:: Records provided ::

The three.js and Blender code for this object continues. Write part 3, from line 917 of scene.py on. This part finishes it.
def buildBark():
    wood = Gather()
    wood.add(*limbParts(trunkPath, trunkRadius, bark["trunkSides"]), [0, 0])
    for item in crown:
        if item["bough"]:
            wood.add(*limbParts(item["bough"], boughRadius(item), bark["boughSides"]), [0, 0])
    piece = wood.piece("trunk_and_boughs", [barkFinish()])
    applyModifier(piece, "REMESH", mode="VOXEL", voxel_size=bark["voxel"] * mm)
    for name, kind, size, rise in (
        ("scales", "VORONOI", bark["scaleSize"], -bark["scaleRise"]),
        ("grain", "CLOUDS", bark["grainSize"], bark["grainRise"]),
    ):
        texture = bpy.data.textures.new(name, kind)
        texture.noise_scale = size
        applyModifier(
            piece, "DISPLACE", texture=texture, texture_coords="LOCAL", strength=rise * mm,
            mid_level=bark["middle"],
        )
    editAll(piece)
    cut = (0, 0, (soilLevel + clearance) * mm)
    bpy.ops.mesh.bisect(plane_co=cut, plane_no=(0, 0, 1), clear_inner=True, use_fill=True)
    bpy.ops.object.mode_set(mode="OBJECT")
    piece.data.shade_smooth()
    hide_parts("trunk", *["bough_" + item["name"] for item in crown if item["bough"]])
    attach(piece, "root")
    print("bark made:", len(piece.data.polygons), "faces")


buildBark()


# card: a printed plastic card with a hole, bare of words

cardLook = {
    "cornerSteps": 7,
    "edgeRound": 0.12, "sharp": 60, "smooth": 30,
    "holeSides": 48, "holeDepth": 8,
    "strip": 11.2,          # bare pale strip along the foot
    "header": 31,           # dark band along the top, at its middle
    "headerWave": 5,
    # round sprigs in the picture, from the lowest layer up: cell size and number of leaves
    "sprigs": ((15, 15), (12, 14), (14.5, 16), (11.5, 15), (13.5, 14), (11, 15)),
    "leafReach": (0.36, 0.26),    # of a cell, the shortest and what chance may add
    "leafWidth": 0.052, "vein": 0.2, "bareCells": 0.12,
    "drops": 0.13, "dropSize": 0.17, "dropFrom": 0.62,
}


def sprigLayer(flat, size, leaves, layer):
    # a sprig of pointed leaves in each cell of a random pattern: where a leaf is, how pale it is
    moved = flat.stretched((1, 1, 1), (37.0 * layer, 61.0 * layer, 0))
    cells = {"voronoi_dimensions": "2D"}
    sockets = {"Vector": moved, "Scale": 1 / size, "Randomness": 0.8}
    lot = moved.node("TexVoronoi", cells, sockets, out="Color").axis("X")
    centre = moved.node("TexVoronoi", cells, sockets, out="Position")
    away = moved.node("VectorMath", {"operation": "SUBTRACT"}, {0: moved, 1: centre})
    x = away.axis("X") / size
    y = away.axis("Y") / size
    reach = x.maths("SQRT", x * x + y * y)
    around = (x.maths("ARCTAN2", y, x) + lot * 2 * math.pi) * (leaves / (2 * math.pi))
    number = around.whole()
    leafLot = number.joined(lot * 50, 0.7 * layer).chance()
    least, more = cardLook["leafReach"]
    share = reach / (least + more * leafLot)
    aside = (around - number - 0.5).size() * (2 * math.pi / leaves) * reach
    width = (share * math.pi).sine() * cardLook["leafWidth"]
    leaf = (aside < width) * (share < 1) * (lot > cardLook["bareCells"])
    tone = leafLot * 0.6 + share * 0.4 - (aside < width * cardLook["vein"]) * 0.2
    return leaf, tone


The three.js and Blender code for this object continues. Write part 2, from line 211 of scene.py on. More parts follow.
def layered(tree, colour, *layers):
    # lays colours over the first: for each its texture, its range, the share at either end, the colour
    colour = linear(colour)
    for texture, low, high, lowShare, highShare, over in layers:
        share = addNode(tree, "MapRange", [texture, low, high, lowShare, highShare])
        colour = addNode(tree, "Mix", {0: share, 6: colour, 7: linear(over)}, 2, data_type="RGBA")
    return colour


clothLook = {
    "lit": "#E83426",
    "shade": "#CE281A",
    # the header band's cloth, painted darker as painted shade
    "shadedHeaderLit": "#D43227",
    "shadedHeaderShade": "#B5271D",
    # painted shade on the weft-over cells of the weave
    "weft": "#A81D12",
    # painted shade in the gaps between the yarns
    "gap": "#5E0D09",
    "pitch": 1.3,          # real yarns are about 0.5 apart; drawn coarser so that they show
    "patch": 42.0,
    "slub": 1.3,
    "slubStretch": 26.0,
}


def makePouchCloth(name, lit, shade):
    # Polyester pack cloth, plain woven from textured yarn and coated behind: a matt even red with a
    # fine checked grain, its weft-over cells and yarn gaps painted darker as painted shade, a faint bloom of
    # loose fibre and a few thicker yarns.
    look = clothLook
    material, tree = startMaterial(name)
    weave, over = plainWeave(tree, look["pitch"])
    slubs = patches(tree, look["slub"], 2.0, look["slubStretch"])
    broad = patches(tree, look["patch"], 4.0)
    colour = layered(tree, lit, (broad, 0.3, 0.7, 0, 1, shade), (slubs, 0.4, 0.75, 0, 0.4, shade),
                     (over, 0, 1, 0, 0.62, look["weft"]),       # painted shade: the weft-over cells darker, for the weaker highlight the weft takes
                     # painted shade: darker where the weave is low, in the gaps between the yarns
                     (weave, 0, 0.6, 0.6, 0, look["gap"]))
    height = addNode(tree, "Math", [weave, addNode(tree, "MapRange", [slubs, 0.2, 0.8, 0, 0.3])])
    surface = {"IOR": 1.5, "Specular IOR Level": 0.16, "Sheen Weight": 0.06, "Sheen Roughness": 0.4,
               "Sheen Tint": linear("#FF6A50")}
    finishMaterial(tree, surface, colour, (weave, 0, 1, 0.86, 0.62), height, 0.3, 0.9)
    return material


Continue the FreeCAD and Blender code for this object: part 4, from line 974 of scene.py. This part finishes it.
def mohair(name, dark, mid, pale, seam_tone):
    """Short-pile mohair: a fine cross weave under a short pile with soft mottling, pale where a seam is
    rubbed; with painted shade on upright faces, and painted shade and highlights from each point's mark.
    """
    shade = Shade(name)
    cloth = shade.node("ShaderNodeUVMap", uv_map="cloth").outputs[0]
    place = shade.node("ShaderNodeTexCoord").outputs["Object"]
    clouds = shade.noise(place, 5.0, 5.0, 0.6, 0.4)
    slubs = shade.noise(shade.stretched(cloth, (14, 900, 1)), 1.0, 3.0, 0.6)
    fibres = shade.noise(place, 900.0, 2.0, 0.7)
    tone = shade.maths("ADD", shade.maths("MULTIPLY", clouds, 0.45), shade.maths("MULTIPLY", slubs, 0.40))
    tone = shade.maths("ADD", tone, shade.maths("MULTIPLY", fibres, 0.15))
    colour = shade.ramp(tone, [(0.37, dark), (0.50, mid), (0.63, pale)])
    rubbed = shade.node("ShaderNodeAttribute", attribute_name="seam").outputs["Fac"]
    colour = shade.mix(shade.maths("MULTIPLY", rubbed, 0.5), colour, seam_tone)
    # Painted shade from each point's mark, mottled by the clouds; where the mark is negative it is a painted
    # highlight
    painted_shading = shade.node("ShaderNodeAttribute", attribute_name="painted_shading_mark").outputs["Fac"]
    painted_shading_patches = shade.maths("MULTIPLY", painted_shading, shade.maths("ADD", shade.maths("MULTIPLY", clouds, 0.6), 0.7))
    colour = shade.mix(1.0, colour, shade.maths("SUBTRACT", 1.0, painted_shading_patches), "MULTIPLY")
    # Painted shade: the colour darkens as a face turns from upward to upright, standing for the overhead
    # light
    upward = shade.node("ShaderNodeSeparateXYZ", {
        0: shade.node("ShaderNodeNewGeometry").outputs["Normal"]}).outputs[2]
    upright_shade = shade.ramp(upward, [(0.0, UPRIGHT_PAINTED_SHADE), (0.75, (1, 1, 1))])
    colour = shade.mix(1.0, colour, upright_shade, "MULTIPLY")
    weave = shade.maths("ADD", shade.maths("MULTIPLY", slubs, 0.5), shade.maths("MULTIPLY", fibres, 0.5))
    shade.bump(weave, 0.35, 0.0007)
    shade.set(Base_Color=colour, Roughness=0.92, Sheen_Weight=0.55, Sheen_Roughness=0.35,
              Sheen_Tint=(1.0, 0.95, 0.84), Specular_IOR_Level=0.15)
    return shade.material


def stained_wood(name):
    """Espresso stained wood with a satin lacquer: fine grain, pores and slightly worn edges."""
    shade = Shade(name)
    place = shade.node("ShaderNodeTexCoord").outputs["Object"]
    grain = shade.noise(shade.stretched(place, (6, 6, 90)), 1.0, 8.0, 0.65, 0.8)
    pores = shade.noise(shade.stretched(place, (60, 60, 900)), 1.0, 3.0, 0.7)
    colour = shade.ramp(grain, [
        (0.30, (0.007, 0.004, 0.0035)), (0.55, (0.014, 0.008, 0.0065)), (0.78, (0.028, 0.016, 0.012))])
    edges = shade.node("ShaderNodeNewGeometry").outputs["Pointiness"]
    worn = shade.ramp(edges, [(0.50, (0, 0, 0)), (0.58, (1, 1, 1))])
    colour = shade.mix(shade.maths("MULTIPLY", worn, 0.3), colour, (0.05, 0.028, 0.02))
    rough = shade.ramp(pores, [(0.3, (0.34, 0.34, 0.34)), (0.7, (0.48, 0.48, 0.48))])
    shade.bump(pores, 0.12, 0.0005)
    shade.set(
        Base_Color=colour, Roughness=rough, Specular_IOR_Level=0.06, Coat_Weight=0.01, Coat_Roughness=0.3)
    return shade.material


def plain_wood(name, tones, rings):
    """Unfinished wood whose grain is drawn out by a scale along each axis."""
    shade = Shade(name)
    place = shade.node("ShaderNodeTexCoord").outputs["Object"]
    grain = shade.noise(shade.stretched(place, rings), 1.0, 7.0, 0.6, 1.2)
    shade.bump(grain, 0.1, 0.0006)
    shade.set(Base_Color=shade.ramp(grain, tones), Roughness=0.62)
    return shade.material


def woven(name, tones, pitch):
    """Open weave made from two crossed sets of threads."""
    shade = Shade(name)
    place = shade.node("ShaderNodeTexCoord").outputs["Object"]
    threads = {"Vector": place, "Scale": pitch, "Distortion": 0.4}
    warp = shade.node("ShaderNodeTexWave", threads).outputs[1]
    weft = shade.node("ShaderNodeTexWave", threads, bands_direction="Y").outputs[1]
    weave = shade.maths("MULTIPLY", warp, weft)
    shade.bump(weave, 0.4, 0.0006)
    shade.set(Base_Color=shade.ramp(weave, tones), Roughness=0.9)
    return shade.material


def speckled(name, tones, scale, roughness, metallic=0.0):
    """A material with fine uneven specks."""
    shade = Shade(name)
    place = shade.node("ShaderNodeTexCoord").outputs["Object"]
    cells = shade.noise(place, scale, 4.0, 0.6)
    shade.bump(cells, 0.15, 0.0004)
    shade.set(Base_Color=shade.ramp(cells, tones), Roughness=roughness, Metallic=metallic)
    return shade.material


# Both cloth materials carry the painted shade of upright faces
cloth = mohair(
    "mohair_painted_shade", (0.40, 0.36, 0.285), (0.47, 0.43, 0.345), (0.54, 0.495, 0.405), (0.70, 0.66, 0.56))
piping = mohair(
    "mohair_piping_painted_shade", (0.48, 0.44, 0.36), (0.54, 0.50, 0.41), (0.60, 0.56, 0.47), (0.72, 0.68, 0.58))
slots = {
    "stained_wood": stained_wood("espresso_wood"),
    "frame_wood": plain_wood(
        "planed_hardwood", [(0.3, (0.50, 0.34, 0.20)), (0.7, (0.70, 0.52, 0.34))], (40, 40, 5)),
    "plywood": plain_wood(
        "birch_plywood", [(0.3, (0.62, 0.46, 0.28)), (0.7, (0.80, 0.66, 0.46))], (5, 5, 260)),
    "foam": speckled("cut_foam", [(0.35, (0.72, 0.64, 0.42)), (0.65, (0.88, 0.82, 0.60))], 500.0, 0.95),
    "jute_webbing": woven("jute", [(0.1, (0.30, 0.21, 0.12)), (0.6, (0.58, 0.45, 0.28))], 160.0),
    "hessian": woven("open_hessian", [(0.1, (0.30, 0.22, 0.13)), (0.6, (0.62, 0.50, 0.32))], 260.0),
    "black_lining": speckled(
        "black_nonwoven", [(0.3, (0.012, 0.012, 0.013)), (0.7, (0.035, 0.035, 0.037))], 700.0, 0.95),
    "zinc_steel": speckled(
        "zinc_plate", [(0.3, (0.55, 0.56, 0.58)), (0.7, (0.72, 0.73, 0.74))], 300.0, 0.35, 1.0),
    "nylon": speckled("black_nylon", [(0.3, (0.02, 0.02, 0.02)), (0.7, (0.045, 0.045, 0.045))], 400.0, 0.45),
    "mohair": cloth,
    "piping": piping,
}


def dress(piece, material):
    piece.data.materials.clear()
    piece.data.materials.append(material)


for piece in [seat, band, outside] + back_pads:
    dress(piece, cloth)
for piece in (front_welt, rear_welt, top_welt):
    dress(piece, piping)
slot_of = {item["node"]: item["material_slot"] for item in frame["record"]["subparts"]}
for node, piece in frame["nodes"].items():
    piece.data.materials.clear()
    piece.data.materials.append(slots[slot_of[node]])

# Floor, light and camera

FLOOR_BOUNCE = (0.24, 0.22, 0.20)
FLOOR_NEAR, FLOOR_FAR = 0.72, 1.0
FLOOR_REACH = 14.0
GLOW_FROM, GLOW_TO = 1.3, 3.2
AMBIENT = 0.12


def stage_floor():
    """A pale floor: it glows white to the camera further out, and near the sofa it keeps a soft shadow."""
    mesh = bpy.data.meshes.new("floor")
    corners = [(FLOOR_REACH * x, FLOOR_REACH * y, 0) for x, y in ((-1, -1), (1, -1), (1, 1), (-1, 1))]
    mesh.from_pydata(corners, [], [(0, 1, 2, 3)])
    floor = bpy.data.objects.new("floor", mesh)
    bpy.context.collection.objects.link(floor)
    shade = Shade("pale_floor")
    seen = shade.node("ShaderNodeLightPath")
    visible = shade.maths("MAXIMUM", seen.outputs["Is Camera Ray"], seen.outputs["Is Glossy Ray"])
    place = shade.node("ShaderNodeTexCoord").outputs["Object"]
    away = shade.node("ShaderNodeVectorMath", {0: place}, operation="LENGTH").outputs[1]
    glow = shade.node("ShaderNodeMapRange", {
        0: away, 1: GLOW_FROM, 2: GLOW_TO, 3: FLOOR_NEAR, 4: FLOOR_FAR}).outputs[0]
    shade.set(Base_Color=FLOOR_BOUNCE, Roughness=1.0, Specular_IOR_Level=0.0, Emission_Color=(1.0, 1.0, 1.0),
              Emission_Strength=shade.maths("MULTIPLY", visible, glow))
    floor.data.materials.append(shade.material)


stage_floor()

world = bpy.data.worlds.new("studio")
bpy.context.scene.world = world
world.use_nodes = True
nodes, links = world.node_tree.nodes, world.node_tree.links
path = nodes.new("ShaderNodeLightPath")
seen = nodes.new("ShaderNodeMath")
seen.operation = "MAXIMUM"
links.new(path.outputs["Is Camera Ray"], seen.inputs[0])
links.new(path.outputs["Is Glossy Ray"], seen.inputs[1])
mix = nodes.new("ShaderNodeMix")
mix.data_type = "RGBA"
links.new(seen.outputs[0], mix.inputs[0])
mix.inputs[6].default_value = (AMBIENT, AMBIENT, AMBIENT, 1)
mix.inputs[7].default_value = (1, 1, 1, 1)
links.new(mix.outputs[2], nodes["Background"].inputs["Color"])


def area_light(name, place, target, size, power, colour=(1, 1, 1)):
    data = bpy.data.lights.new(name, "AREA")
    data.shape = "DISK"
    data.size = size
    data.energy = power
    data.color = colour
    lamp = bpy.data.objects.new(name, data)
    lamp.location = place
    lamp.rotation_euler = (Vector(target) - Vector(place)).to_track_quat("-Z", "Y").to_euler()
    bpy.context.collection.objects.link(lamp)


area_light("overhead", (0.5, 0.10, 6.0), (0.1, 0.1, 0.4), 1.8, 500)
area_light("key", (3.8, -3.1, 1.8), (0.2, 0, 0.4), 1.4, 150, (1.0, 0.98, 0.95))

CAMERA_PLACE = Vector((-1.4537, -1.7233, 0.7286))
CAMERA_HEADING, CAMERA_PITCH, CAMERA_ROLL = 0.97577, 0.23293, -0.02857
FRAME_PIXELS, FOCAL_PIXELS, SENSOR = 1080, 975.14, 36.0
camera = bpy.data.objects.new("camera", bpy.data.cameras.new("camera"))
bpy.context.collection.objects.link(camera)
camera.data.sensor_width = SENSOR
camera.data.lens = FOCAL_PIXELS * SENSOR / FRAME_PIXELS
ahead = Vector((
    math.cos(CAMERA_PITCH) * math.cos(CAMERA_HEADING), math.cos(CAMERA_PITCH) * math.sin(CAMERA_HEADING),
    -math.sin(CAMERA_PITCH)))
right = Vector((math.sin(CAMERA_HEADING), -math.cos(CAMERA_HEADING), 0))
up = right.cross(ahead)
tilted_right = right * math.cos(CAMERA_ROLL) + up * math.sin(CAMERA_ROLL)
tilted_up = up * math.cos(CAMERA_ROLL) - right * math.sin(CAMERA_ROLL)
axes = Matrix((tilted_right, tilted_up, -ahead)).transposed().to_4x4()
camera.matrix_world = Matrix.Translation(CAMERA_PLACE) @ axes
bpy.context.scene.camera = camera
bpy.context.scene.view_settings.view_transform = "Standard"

:::

• _Task to carry out_: Output, from the data above, the lines from the line with "More parts follow." to the line with "return colour" exactly as they stand, both ends included and nothing else.

• _Solution_:
The three.js and Blender code for this object continues. Write part 2, from line 211 of scene.py on. More parts follow.
def layered(tree, colour, *layers):
    # lays colours over the first: for each its texture, its range, the share at either end, the colour
    colour = linear(colour)
    for texture, low, high, lowShare, highShare, over in layers:
        share = addNode(tree, "MapRange", [texture, low, high, lowShare, highShare])
        colour = addNode(tree, "Mix", {0: share, 6: colour, 7: linear(over)}, 2, data_type="RGBA")
    return colour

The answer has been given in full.